A proposal to limit the amount of take-aways in small shopping parades and centres to no more than ten per cent has been welcomed by anti-fast food campaigners.
The city council has proposed the limit as part of a new planning policy for local shopping centre following a surge in planning applications for chippies, Indian and Chinese take-aways, pizza parlours and kebab shops.
They are increasingly being met with protests from shopkeepers, residents and public health officials.
But attempts by the city’s planning committee to call a halt to the surge have, in the absence of a clear planning policy, been met with costly legal action and an unsympathetic response from Government inspectors.
In Sutton Coldfield the Fast Food – We’re Full group argues that shopping centres such as Boldmere High Road will lose their character as they move to a night time economy with many units shuttered up until 5pm when they suddenly burst into life.
The city’s director of public health Jim McManus believes that if left unchecked the take-aways will further fuel Birmingham’s obesity epidemic.
The new policy highlights 73 shopping areas, grouped into three categories; town centres, of which Sutton Coldfield is the only one, 18 district centres which include Erdington, Kings Heath and The Swan and smaller neighbourhood centres such as Scott Arms, Sparkhill and the Maypole.

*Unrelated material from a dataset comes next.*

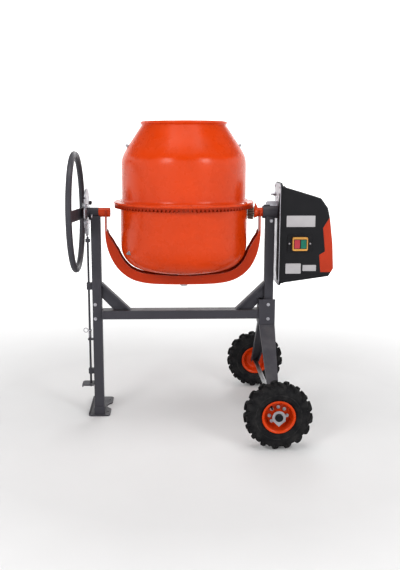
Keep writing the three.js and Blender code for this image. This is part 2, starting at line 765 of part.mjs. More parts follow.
function insetConvex(outline, depth) {
  const count = outline.length;
  return outline.map(([x, z], i) => {
    const [px, pz] = outline[(i + count - 1) % count];
    const [nx, nz] = outline[(i + 1) % count];
    const a = Math.hypot(x - px, z - pz);
    const b = Math.hypot(nx - x, nz - z);
    const first = [-(z - pz) / a, (x - px) / a];
    const second = [-(nz - z) / b, (nx - x) / b];
    const share = depth / (1 + first[0] * second[0] + first[1] * second[1]);
    return [x + share * (first[0] + second[0]), z + share * (first[1] + second[1])];
  });
}

function housingShell() {
  const shape = new THREE.Shape(insetConvex(HOUSING_SIDE, 10).map(([u, v]) => new THREE.Vector2(u, v)));
  const body = new THREE.ExtrudeGeometry(shape, {
    depth: 2 * HOUSING_HALF - 20, bevelThickness: 10, bevelSize: 10, bevelSegments: 3,
  });
  body.translate(0, 0, -(HOUSING_HALF - 10)).applyMatrix4(PLANES.xz);
  const rim = prism(roundedRect(-90, 90, 640, 1108, 24, 3), "yz", BACKPLATE_X + 4 + GAP, 441);
  const neck = prism(roundedRect(-84, 84, 649.5, 1093, 16, 3), "yz", 440, 455);
  const throat = prism(roundedRect(-80, 80, 653.5, 1089, 13, 3), "yz", 430, 450);
  const hollow = prism(insetConvex(HOUSING_SIDE, 4), "xz", -HOUSING_HALF + 4, HOUSING_HALF - 4);
  return cut(join(body, rim, neck), throat, hollow);
}

function motorHousing(shell) {
  return cut(shell, prism(COVER_SIDE, "xz", -200, 200));
}

function endCover(shell) {
  const inset = [
    [656, 950.6], [628.5, 906], [640.5, 798.8], [614.6, 782.8], [622.4, 703.4], [720, 703.4], [720, 950.6],
  ];
  const slots = [];
  for (let i = 0; i < 6; i += 1) {
    slots.push(block(655, 700, -46, 46, 740 + i * 18, 747 + i * 18));
  }
  return cut(common(shell, prism(inset, "xz", -200, 200)), ...slots);
}

// ---- Switch and inlet ----

const SWITCH_Y = -HOUSING_HALF - GAP;

function switchPlate() {
  return prism(roundedRect(468, 580, 798, 876, 8), "xz", SWITCH_Y - 4, SWITCH_Y);
}

function switchBezel() {
  const back = SWITCH_Y - 4 - GAP;
  const frame = prism(roundedRect(489, 558, 804, 866, 6), "xz", back - 16, back);
  const left = block(496, 522, back - 20, back - 5, 815, 855);
  const right = block(525, 551, back - 20, back - 5, 815, 855);
  return cut(frame, left, right);
}

function pushButton(x0) {
  const back = SWITCH_Y - 4 - GAP;
  return prism(roundedRect(x0 + 0.5, x0 + 25.5, 815.5, 854.5, 3), "xz", back - 19, back - 9);
}

function powerInlet() {
  const profile = [[0, 84.3], [17, 84.3], [17, 88], [13, 90], [13, 104], [9, 104], [9, 92], [0, 92]];
  return turned(profile, 20, "y").translate(520, 0, 745);
}

// ---- Wheels ----

function tyre(side) {
  const profile = [
    [64.4, -28.9], [64.4, 28.9], [71.4, 28.9], [86, 36.5], [125, 34], [TYRE_R, 15],
    [TYRE_R, -15], [125, -34], [86, -36.5], [71.4, -28.9], [64.4, -28.9],
  ];
  let body = solid(turned(profile, 32, "y"));
  for (let i = 0; i < LUGS_PER_SIDE; i += 1) {
    for (const half of [-1, 1]) {
      const lug = new THREE.BoxGeometry(15, 34, 20).rotateZ((half * 28 * Math.PI) / 180);
      lug.translate(0, half * 17.5, LUG_TOP - 10);
      const turn = ((i + (half > 0 ? 0.5 : 0)) * 2 * Math.PI) / LUGS_PER_SIDE;
      body = body.add(solid(lug.rotateY(Math.PI + turn)));
    }
  }
  return fromSolid(body).translate(AXLE_X, side * WHEEL_Y, AXLE_Z);
}

function wheelRim(side) {
  const profile = [
    [11.4, -34], [20, -34], [22, -10], [47, -12], [59, -31], [70, -35], [71, -29.4],
    [64, -29.3], [64, 29.3], [71, 29.4], [70, 35], [59, 31], [59, -17], [47, -6], [22, -4],
    [20, 34], [11.4, 34], [11.4, -34],
  ];
  const body = turned(profile, 24, "y");
  const facing = side > 0 ? body.rotateX(Math.PI) : body;
  return facing.translate(AXLE_X, side * WHEEL_Y, AXLE_Z);
}

function hubWasher(side) {
  const y = WHEEL_Y + 34 + GAP;
  const outline = [...arc(0, 0, 29, -50, 230, 16), [0, -40]];
  const disc = prism(outline, "xz", -1.5, 1.5);
  const holed = cut(disc, rod(AXLE_R + GAP, -5, 5, 20, "y"));
  return holed.translate(AXLE_X, side * (y + 1.5), AXLE_Z);
}

function axleCap(side) {
  const profile = [[11.3, 0], [17, 0], [17, 5], [14, 8.5], [0, 8.5], [0, 4.2], [11.3, 4.2], [11.3, 0]];
  const cap = turned(profile, 20, "y");
  const facing = side > 0 ? cap : cap.rotateX(Math.PI);
  return facing.translate(AXLE_X, side * (WHEEL_Y + 34 + GAP + 3 + GAP), AXLE_Z);
}

// ---- Assembly ----

add("foot_plate", footPlate(), GREY);
add("left_post", postLeft(), GREY);
add("right_post", postRight(), GREY);
add("cross_beam", crossBeam(), GREY);
add("left_brace", brace(POST_LEFT_X + POST_HALF + GAP, -1), GREY);
add("right_brace", brace(POST_RIGHT_X - 21 - GAP, 1), GREY);
add("leg_bracket", legBracket(), GREY);
add("front_leg", wheelLeg(-1), GREY);
add("rear_leg", wheelLeg(1), GREY);
add("wheel_axle", axle(), STEEL);
add("left_bearing", bearingLeft(), GREY);
add("right_bearing", bearingRight(), GREY);

add("lock_rod", lockRod(), ZINC);
add("lock_pawl", lockPawl(), GREY);
add("rod_collar", rodCollar(), ZINC);
add("return_spring", returnSpring(), ZINC);
add("foot_pedal", footPedal(), GREY);

add("tilt_yoke", tiltYoke(), ORANGE);
add("left_trunnion", trunnionLeft(), ORANGE);
add("right_trunnion", trunnionRight(), ORANGE);
add("drum_spindle", drumSpindle(), STEEL);
add("thrust_bearing", pipe(17.4, 27, 656, 663.7, 24, "z"), STEEL);
add("lock_disc", lockDisc(), ZINC);
add("handwheel_ring", handwheelRing(), GREY);
add("handwheel_spokes", handwheelSpokes(), GREY);
add("handwheel_bolt", handwheelBolt(), ZINC);

add("drum_lower", drumLower(), ORANGE);
add("drum_upper", drumUpper(), ORANGE);
add("ring_gear", ringGear(), ORANGE);
add("drum_boss", drumBoss(), ORANGE);
add("mixing_blade_left", mixingBlade(-1), ORANGE);
add("mixing_blade_right", mixingBlade(1), ORANGE);
add("blade_bolt_top_left", wallBolt(250.7, 1269, 0.576, 180 + TOP_BOLT_DEG), ZINC);
add("blade_bolt_top_right", wallBolt(250.7, 1269, 0.576, TOP_BOLT_DEG), ZINC);
add("blade_bolt_low_left", wallBolt(286.2, 804.5, -0.245, 180 + LOW_BOLT_DEG), ZINC);
add("blade_bolt_low_right", wallBolt(286.2, 804.5, -0.245, LOW_BOLT_DEG), ZINC);

add("pinion_gear", pinionGear(), IRON);
add("pinion_shaft", pinionShaft(), STEEL);
add("driven_pulley", vPulley(PULLEY_R, PULLEY_R - 6, 12.3, TILT_Z), IRON);
add("drive_belt", driveBelt(), RUBBER);
add("motor_pulley", motorPulley(), STEEL);
add("cooling_fan", coolingFan(), BLACK);
add("electric_motor", electricMotor(), ZINC);
add("run_capacitor", runCapacitor(), BLACK);
add("motor_backplate", motorBackplate(), ZINC);
const shell = housingShell();
add("motor_housing", motorHousing(shell), BLACK);
add("end_cover", endCover(shell), ORANGE);
add("switch_plate", switchPlate(), BLACK);
add("switch_bezel", switchBezel(), { color: 0xe2a93c, roughness: 0.4, metalness: 0 });
add("stop_button", pushButton(496), { color: 0xbe3c46, roughness: 0.4, metalness: 0 });
add("start_button", pushButton(525), { color: 0x147d5f, roughness: 0.4, metalness: 0 });
add("power_inlet", powerInlet(), BLACK);

add("front_tyre", tyre(-1), RUBBER);
add("rear_tyre", tyre(1), RUBBER);
add("front_rim", wheelRim(-1), ORANGE);
add("rear_rim", wheelRim(1), ORANGE);
add("front_hub_washer", hubWasher(-1), ZINC);
add("rear_hub_washer", hubWasher(1), ZINC);
add("front_axle_cap", axleCap(-1), BLACK);
add("rear_axle_cap", axleCap(1), BLACK);

export default root;
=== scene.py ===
import bpy
import bmesh
import json
import math
from mathutils import Matrix, Vector


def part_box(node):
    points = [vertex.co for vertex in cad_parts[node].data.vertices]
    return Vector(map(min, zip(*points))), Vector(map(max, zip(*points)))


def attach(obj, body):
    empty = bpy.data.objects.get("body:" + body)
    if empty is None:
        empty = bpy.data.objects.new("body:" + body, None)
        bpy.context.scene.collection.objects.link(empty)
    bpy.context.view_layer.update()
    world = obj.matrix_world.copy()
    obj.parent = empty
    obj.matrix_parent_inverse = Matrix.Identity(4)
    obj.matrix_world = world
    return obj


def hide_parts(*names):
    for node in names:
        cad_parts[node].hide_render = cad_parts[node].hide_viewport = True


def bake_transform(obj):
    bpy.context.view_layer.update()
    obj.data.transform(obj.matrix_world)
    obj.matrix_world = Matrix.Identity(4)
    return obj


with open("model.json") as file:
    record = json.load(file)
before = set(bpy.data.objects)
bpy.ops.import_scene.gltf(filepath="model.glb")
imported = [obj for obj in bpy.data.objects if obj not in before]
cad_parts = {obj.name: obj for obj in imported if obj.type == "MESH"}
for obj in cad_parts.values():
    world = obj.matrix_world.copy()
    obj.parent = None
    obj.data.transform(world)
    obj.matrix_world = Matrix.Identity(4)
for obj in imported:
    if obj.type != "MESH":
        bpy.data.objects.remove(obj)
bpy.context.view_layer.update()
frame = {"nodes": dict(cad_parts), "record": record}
nodes = frame["nodes"]
scene = bpy.context.scene

MM = 0.001
MOTOR_ARM_IN = 8
MOTOR_ARM_BEND_Z = 700
MOTOR_ARM_BEND_RISE = 130


def centre(node):
    low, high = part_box(node)
    return (low + high) / 2


DRUM_X = centre("drum_upper").x
TILT_Z = centre("handwheel_ring").z
AXLE = centre("wheel_axle")
LEFT_ROD_X = centre("lock_rod").x
LEFT_POST_X = centre("left_post").x
FRONT_WHEEL_Y = centre("front_rim").y
REAR_WHEEL_Y = centre("rear_rim").y


# ---- Camera, floor and light ----

def look_from(obj, place, target):
    obj.location = place
    obj.rotation_euler = (Vector(target) - Vector(place)).to_track_quat("-Z", "Y").to_euler()


def make_camera():
    data = bpy.data.cameras.new("camera")
    data.sensor_fit = "AUTO"
    data.sensor_width = 36
    data.lens = 46.67
    data.shift_x = 0.026
    data.clip_start = 0.05
    data.clip_end = 100
    camera = bpy.data.objects.new("camera", data)
    camera.location = (-0.167, -3.400, 1.275)
    camera.rotation_euler = (math.radians(90 - 10.73), 0, math.radians(-1.45))
    scene.collection.objects.link(camera)
    scene.camera = camera


def area_light(name, place, target, width, height, power, colour=(1, 1, 1)):
    data = bpy.data.lights.new(name, "AREA")
    data.shape = "RECTANGLE"
    data.size = width
    data.size_y = height
    data.energy = power
    data.color = colour
    light = bpy.data.objects.new(name, data)
    look_from(light, place, target)
    scene.collection.objects.link(light)


def make_lights():
    area_light("softbox_left", (-2.3, -3.6, 2.7), (0, 0, 0.95), 1.3, 1.5, 52)
    area_light("softbox_right", (2.6, -3.4, 2.6), (0, 0, 0.95), 1.3, 1.5, 48)
    area_light("overhead", (0, -0.4, 4.6), (0, 0, 0.6), 3.2, 2.6, 70)
    area_light("back_wash", (0.4, 3.8, 3.0), (0, 0, 0.6), 2.6, 1.6, 55)
    world = bpy.data.worlds.new("studio")
    world.use_nodes = True
    world.node_tree.nodes["Background"].inputs["Color"].default_value = (1, 1, 1, 1)
    world.node_tree.nodes["Background"].inputs["Strength"].default_value = 0.20
    scene.world = world
    scene.view_settings.view_transform = "Standard"
    scene.view_settings.look = "Medium High Contrast"


# ---- Materials ----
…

The new guidelines aim to balance the amount of retail, professional and financial services, social and community use and restaurants, bars and take-aways in a shopping area. It suggests that in key town and district centres at least 55 per cent of ground floor frontages should be retail, with the figure reduced to half in smaller neighbourhood centres.
The policy also aims to avoid clusters of non-retail uses and the opening hours could be a key consideration. Even more crucial, the draft policy four states: “In order to avoid an over concentration of hot food take-aways within a town, district or neighbourhood centre, no more than ten per cent of units shall consist of hot food take-aways. Applications will normally be refused where this figure will be exceeded.”

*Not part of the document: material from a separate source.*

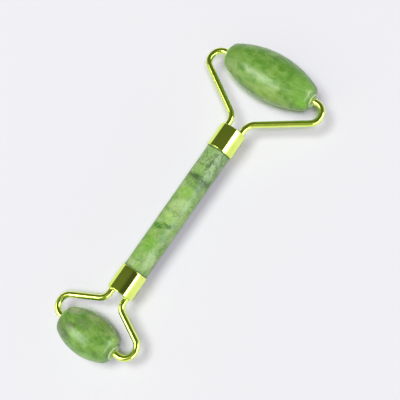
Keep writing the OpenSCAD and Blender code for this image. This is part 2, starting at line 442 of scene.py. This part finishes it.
# The marks of each stone: the centre and the reach in millimetres in the stone's own frame, the
# sRGB tone, and how strongly it covers what is under it. Marks noted as such are painted
# highlights.
HANDLE_MARKS_AND_HIGHLIGHTS = (
    ((0.4, 23.0, 4.0), (9.0, 9.0, 9.0), (150, 184, 126), 0.75),
    ((2.6, 24.5, 4.4), (2.6, 4.5, 4.0), (138, 168, 114), 0.85),
    ((-0.8, 25.0, 5.0), (2.0, 3.0, 3.0), (128, 176, 80), 0.7),
    ((1.9, 22.0, 4.7), (1.0, 4.5, 2.0), (60, 96, 44), 0.85),
    ((4.9, 21.5, 1.6), (1.2, 4.5, 2.5), (96, 130, 84), 0.45),
    ((-0.4, 19.3, 5.0), (2.2, 2.6, 3.0), (136, 180, 84), 0.8),
    ((0.2, 23.4, 5.0), (1.6, 2.0, 2.0), (150, 186, 110), 0.6),
    # painted highlight: part of a faint sheen line along the handle's +X side
    ((3.7, 26.0, 3.4), (2.0, 2.5, 2.5), (160, 186, 138), 0.5),
    ((0.5, 15.1, 4.8), (6.5, 1.8, 6.5), (64, 96, 42), 0.9),
    ((2.6, 13.4, 4.2), (4.6, 1.0, 5.0), (84, 118, 62), 0.7),
    ((1.2, 14.9, 4.9), (3.6, 1.5, 3.4), (56, 88, 40), 0.75),
    ((-2.0, 22.0, 4.6), (1.8, 2.4, 2.4), (152, 178, 118), 0.5),
    ((4.7, 14.8, 2.2), (2.0, 2.2, 2.6), (60, 96, 48), 0.85),
    ((3.6, 11.6, 3.6), (2.6, 2.0, 3.0), (116, 150, 108), 0.8),
    ((0.8, 8.0, 5.0), (4.4, 3.8, 4.0), (132, 184, 64), 0.9),
    ((-0.2, 11.4, 5.1), (2.4, 1.6, 2.6), (98, 140, 70), 0.6),
    ((2.8, 3.2, 4.2), (3.8, 3.2, 3.5), (164, 202, 132), 0.85),
    ((0.0, 1.2, 5.0), (4.6, 3.8, 4.0), (178, 208, 140), 0.75),
    # painted highlight: part of a faint sheen line along the handle's +X side
    ((4.0, 8.7, 3.1), (2.0, 3.0, 2.5), (160, 190, 134), 0.5),
    ((2.4, -1.0, 4.4), (2.4, 2.0, 3.0), (142, 176, 84), 0.6),
    ((0.8, -5.0, 5.0), (4.0, 2.6, 3.5), (154, 198, 104), 0.8),
    ((0.0, -3.2, 5.0), (3.4, 1.8, 3.0), (180, 216, 128), 0.6),
    ((-2.5, 10.0, 4.4), (2.2, 2.2, 2.6), (172, 198, 140), 0.6),
    # painted highlight: part of a faint sheen line along the handle's +X side
    ((4.2, 18.0, 3.2), (2.0, 3.0, 2.6), (168, 198, 156), 0.5),
    ((-2.0, -6.9, 4.7), (2.5, 1.6, 2.5), (168, 200, 134), 0.6),
    ((-1.4, -9.2, 4.8), (4.4, 1.4, 4.0), (62, 126, 4), 1.0),
    ((1.9, -7.6, 4.8), (3.0, 1.2, 2.8), (66, 124, 12), 1.0),
    ((3.0, -12.5, 4.2), (3.2, 3.6, 3.4), (118, 164, 88), 0.85),
    ((-0.8, -12.4, 5.0), (2.2, 2.0, 2.4), (146, 182, 88), 0.7),
    ((1.0, -11.2, 5.0), (2.4, 1.6, 2.6), (108, 154, 68), 0.6),
    ((-0.4, -16.8, 5.0), (4.4, 3.8, 4.0), (116, 178, 44), 0.9),
    ((1.8, -16.4, 4.8), (2.2, 2.5, 2.6), (110, 168, 50), 0.6),
    ((-1.6, -22.0, 4.8), (3.0, 4.0, 3.0), (138, 188, 80), 0.8),
    ((1.0, -19.6, 4.9), (2.0, 2.0, 2.4), (110, 176, 48), 0.6),
    # painted highlight: a pale streak along the handle's +X side
    ((4.4, -22.6, 2.6), (1.8, 4.4, 2.2), (190, 220, 156), 0.75),
    ((-2.2, -27.0, 4.6), (3.0, 2.6, 3.0), (174, 200, 138), 0.75),
    # painted highlight: a pale band along the handle's +X side
    ((2.8, -22.2, 4.0), (2.4, 5.0, 4.0), (164, 202, 126), 0.75),
)

LARGE_STONE_MARKS_AND_HIGHLIGHTS = (
    ((-15.0, -1.5, 7.0), (7.0, 5.0, 5.0), (122, 160, 78), 0.6),
    ((-15.2, -5.6, 5.4), (5.0, 3.6, 4.5), (146, 176, 104), 0.75),
    ((-4.0, 2.2, 9.5), (4.0, 2.5, 3.0), (124, 166, 84), 0.6),
    ((7.0, 5.0, 7.0), (9.0, 4.0, 5.0), (98, 150, 58), 0.6),
    ((9.5, 2.0, 8.5), (2.0, 2.6, 3.0), (76, 142, 37), 0.5),
    ((4.0, -1.0, 9.5), (3.0, 1.5, 2.0), (114, 158, 53), 0.6),
    ((12.0, -3.5, 6.0), (2.0, 1.8, 3.0), (96, 134, 63), 0.6),
    # painted highlight: part of the pale streak on the stone's upper -Y side
    ((0.3, -4.1, 9.0), (4.5, 1.8, 2.5), (150, 186, 112), 0.5),
    # painted highlight: part of the pale streak on the stone's upper -Y side
    ((7.4, -5.2, 7.7), (3.2, 1.4, 2.5), (160, 192, 124), 0.6),
    ((0.0, 5.0, 8.6), (3.0, 2.4, 3.0), (72, 124, 40), 0.5),
    # painted highlight: part of the pale streak on the stone's upper -Y side
    ((11.0, -3.4, 7.7), (2.6, 1.6, 2.5), (142, 186, 102), 0.5),
    # painted highlight: part of the pale streak on the stone's upper -Y side
    ((-5.6, -4.3, 8.5), (3.5, 1.8, 2.5), (154, 180, 116), 0.5),
    ((17.0, 0.0, 6.0), (8.0, 9.0, 8.0), (120, 176, 69), 0.6),
    ((12.8, -8.0, 1.8), (2.8, 2.2, 2.8), (168, 204, 110), 0.65),
    ((5.6, -9.4, 1.8), (3.0, 2.0, 2.8), (172, 200, 130), 0.6),
    ((20.0, -4.5, 2.2), (1.8, 2.2, 2.6), (166, 226, 90), 0.75),
    ((5.0, -7.2, 6.2), (4.2, 2.0, 3.2), (170, 196, 128), 0.6),
    ((8.2, -1.0, 9.2), (3.4, 1.8, 2.4), (86, 142, 46), 0.6),
    ((1.5, 6.4, 7.5), (2.4, 2.0, 2.6), (80, 116, 50), 0.5),
    ((-10.6, -6.8, 5.2), (4.2, 2.4, 3.2), (152, 186, 108), 0.6),
    ((14.2, 4.5, 6.0), (1.8, 1.8, 2.0), (86, 160, 35), 0.6),
    ((18.6, -4.6, 3.0), (4.0, 3.4, 4.5), (122, 188, 56), 0.85),
    ((-12.0, -7.5, 3.2), (3.4, 2.2, 2.8), (134, 172, 70), 0.6),
    ((4.4, -8.6, 4.4), (14.0, 3.8, 5.0), (154, 188, 98), 0.7),
    # painted highlight at the stone's +X end
    ((19.7, 0.3, 4.9), (2.5, 3.2, 3.2), (158, 202, 110), 0.6),
)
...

This policy also applies to smaller shopping parades. For those with less than ten shops a maximum of one take-away will be allowed.
“This is one of a suite of measures being developed by the council for tackling poor health and obesity,” the policy document explains.
Exceptions can be made where a shop unit has been marketed for 18 months and remains vacant or where a valuable community need is identified. There is a clear exemption for areas like the Balti Triangle where the restaurant and take-away trade is an integral part of the area’s character and a tourist attraction.
Planning committee chairman Coun Peter Douglas Osborn (Con Weoley) said: “We have lost so many appeal cases in front of the inspector because we haven’t got a specific policy for centres. This is just another tool in our box to control development of shopping centres.
“It is obvious from the number of take-away applications that they provide a good service for many people. But we have to counter that need with the deleterious impact take-aways have on established shopping centres.”
The draft policy is out for public consultation until December 19 and could be adopted next year.
The Boldmere the Fast Food – We’re Full campaign has claimed victory after seeing many of their demands and concerns met by the new policy.
Labour Party activist and campaign co-ordinator Dr Rob Pocock said: “Residents and shopkeepers have campaigned long and hard for this, and now at long last the council is proposing set down legally enforceable standards for local shopping centres.’’
Shopkeepers found that one out of five shops on Boldmere High Road was a take-away. There are also restaurants or pubs
Birmingham’s director of public health Jim McManus has previously called for restrictions on take-aways as a further weapon in the fight against obesity.
He said he had talked to the planning department to see what could be done to ‘‘stop take-aways being set up or take action because they are not healthy’’.